Control Rig vs. Animation Blueprint
These systems are complementary, not competing.
- Use the rig when: you need to solve bone transforms mathematically (IK, constraints, procedural dynamics), author animation in Sequencer with interactive controls, or build runtime procedural systems like foot placement and aim adaptation.
- Use Animation Blueprint when: you are managing animation state logic (what plays in what state), reading game variables (speed, grounded, weapon type), or orchestrating the overall pipeline.
The best architecture uses both. The Animation Blueprint manages state and selects animations. The control rig runs as a post-process step to apply procedural corrections to whatever the ABP has produced. The ABP drives the what; the rig drives the how of final bone correction.
Sequencer Integration for Cinematics
UE5's Sequencer timeline lets you pose and keyframe characters directly inside Unreal without a DCC round-trip:
- Add a Skeletal Mesh Actor and assign it a rig component.
- Open Sequencer, add the character, and select "Add Control Rig" to expose rig controls as animatable tracks.
- Pose the character in the viewport by moving and rotating control handles. IK solves in real time as you drag.
- Set keyframes on control tracks. Sequencer interpolates using the same spline curves as Maya's graph editor.
This eliminates the Maya or Blender to FBX to Unreal round-trip for cinematic work. Changes to character proportions or skeleton structure update automatically.
Full Body IK
The Full Body IK (FBIK) node adapts the entire skeleton simultaneously rather than solving limbs independently. It takes multiple end-effector targets and minimizes joint rotation across the whole body to satisfy all constraints at once.
Use FBIK when interactions require multiple contact points: climbing a wall (both hands and feet on the surface), pushing a heavy object (hands contact it, feet stay planted), or sitting in a non-standard chair. FBIK costs more than per-limb Two Bone IK, so reserve it for situations that genuinely need it. For locomotion and aiming, per-limb IK is sufficient and cheaper.
Frequently Asked Questions
Does the control rig replace Animation Blueprint?
No. Animation Blueprint manages state and orchestrates the pipeline. The rig handles mathematical bone solving and procedural corrections. Most production pipelines use both, with the rig running as a post-process step after the ABP selects and blends animations.
Can it work with motion capture animations?
Yes. Motion capture animations import as standard Animation Sequences and play through the Animation Blueprint normally. The rig then applies runtime procedural corrections on top — foot placement for terrain, aim constraints for target tracking, hand adjustments for weapon grip.
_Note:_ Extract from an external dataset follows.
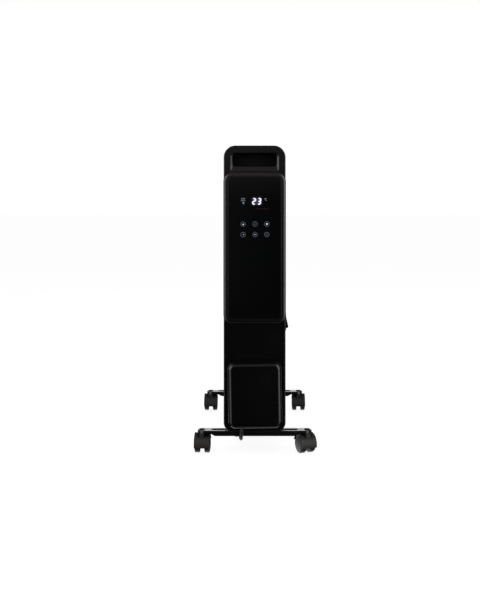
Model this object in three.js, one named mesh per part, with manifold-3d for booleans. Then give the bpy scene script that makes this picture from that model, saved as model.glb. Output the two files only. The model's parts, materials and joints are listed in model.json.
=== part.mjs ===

MoCap data provides the base performance; the rig refines it for the live game environment. Browse our Unreal Engine packs for professionally captured, engine-ready animation data or grab a free sample pack to test your rig setup.
What is the runtime performance cost?
A simple foot placement setup with two Two Bone IK solvers costs roughly 0.1–0.3 ms per character on current PC hardware. Complex setups with FBIK and many constraints can reach 1–3 ms per character. Always profile on your target hardware. For crowded scenes, disable expensive rig features on LOD2+ characters to maintain frame rate.
How do I share a rig between multiple characters?
Rigs work by bone name, not by skeletal mesh. If multiple characters share the same bone hierarchy and naming, they can share a rig asset directly. UE5's IK Rig and IK Retargeter also let you retarget poses between characters with different proportions or skeleton structures.